Uninsured and underinsured insurance coverage are similar – in that they both are designed to compensate an individual who is injured by another person’s vehicular negligence.
Studies show that roughly 14% of drivers in the U.S. are uninsured. As a result, uninsured coverage is somewhat more common than underinsured coverage.
Sometimes referred to as “UIM” coverage, Arkansas allows for the recovery of a 12% penalty plus attorney fees in the event an insurance company wrongfully refuses to pay the appropriate UIM coverage to a policy owner.
I received an offer from the insurance company that seems too low to me. How did the insurance company come up with this figure?
This is a question we seek to have answered in UIM litigation. There must be some rational justification for the settlement amount, which must be fair and appropriate to the situation.
My medical bills were paid by my insurance. Do I still have a case against the person responsible?

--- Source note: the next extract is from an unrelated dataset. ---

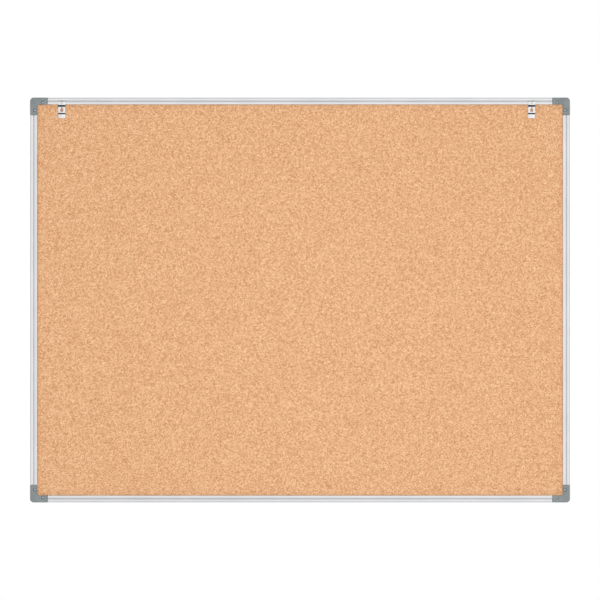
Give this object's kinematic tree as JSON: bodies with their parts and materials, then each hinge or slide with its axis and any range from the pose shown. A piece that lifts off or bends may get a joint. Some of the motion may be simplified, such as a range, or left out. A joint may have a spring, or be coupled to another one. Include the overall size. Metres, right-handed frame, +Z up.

Yes. Even though you may have insurance coverage which initially pays for the medical expense, you are entitled to recovery from the negligent party. When your own insurance coverage pays, it is generally known as a “collateral source” of payment, and the negligent party does not get “credit” for payments made by a “collateral source”. In fact, in most situations, the “collateral source” may attempt to assert a claim for reimbursement or “subrogation” to the recovery against the negligent party, but Arkansas law recognizes that the right of subrogation generally does not arise unless and until the injured party is “made whole”.